If you have a two speed fan then could well be just the resistor blown available form member Jules.
To check have a look through front grille and at around the two o'clock position will be a resistor quite a large size.
If there isn't one then you most probably have a three speed which would require a new fan motor again available through Jules.
Some have done the brushes etc but they don't seem to last much longer once gone.

Other reasons for No Air Con are lack of charge in the system or possibly compressor Knacked.

You could try a motor factor re the mountings to see if made by a third party,
but if OEM, unless seen on EBay, they won't be any cheaper generally than Rimmers for OEM.
John

"My lovely car now sold onto a very happy new owner.
I still love this marque and I will still be around, preferred selling to breaking, as a great runner and performer"

Posted 14 Jun 2010, 12:31 #22 

User avatar
MrB
Cheers JDC

Will probably get them ordered then

Just a quick question, not particularly related to above but do all 75's and ZT's have wear sensors in the breke pads?
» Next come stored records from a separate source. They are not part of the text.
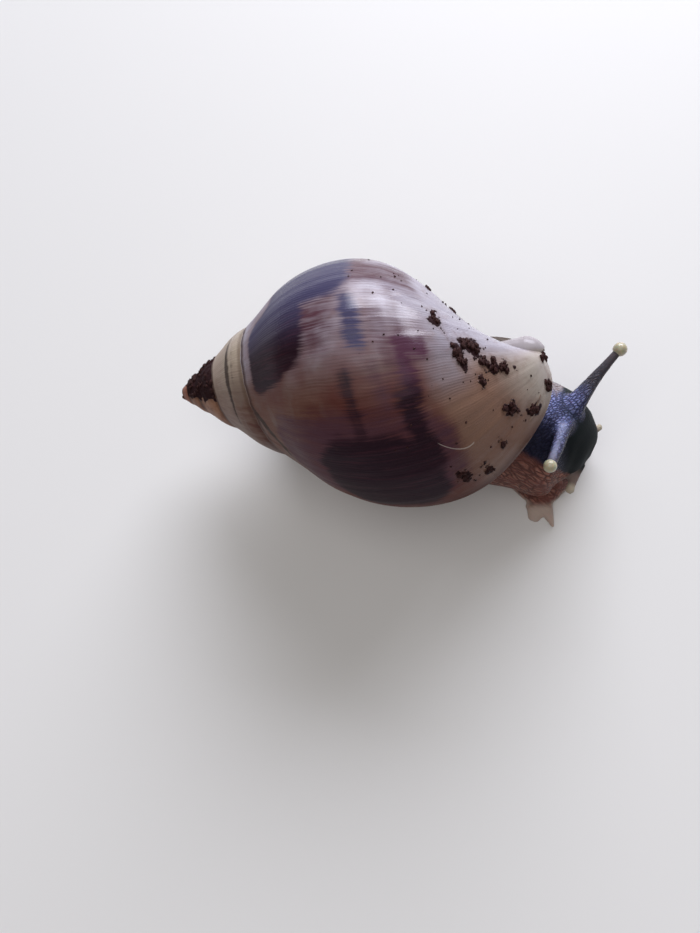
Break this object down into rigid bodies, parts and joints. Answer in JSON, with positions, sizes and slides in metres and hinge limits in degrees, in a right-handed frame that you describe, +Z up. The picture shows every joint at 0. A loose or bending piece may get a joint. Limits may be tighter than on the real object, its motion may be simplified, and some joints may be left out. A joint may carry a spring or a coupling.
{
  "type": "land snail",
  "caption": "Young giant land snail, life size, crawling with its head turned and its eye stalks out; pointed spiral shell over a flat foot.",
  "frame": {"origin": "middle of the footprint box, on the level of the sole", "axes": "+X the way the snail crawls, +Y its left side, +Z up"},
  "size_m": [0.0695, 0.037, 0.0369],
  "materials": {
    "shell": "glossy, finely ribbed",
    "soiled_shell": "shell crusted with soil",
    "mantle": "moist skin",
    "flesh": "moist, granular skin",
    "foot_margin": "moist, pale skin",
    "head": "moist, dark skin",
    "eye": "moist, pale knob"
  },
  "bodies": {
    "root": {"shell_apex": "soiled_shell", "shell_spire": "soiled_shell", "shell_penultimate_whorl": "shell", "shell_body_whorl": "shell", "mantle_collar": "mantle", "foot_tail": "flesh", "foot_middle": "flesh", "foot_front": "foot_margin", "trunk": "flesh", "neck": "flesh", "head": "head", "left_upper_tentacle": "head", "left_eye": "eye", "left_lower_tentacle": "foot_margin", "right_upper_tentacle": "head", "right_eye": "eye", "right_lower_tentacle": "foot_margin"}
  },
  "joints": []
}
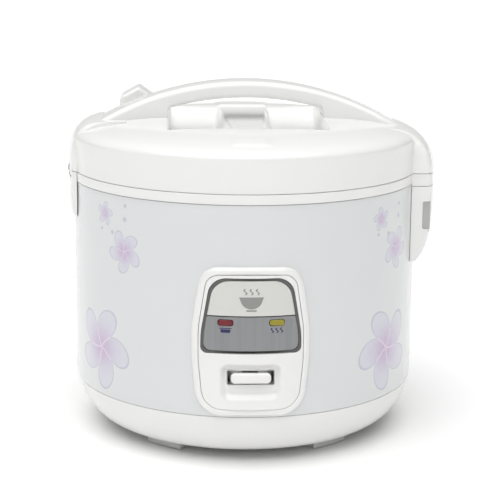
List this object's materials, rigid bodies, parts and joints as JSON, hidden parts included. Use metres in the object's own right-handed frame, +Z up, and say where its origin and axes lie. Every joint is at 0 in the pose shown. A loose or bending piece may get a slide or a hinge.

I noticed all part numbers seemed to be the same for all but the V8.
Chris
Member No. 143
Mods so far: LED sidelights, interior lights and number plate lamps, Rover Xenon Headlights, Kenlowe Fan, Synergy 2 and EGR Bypass

Posted 14 Jun 2010, 13:33 #23 

User avatar
JohnDotCom
Yes this is read just off of one wheel on front and one wheel on rear.
the sensor leads are a optional extra but generally best to change them as they often get damaged on removal.
John

"My lovely car now sold onto a very happy new owner.
I still love this marque and I will still be around, preferred selling to breaking, as a great runner and performer"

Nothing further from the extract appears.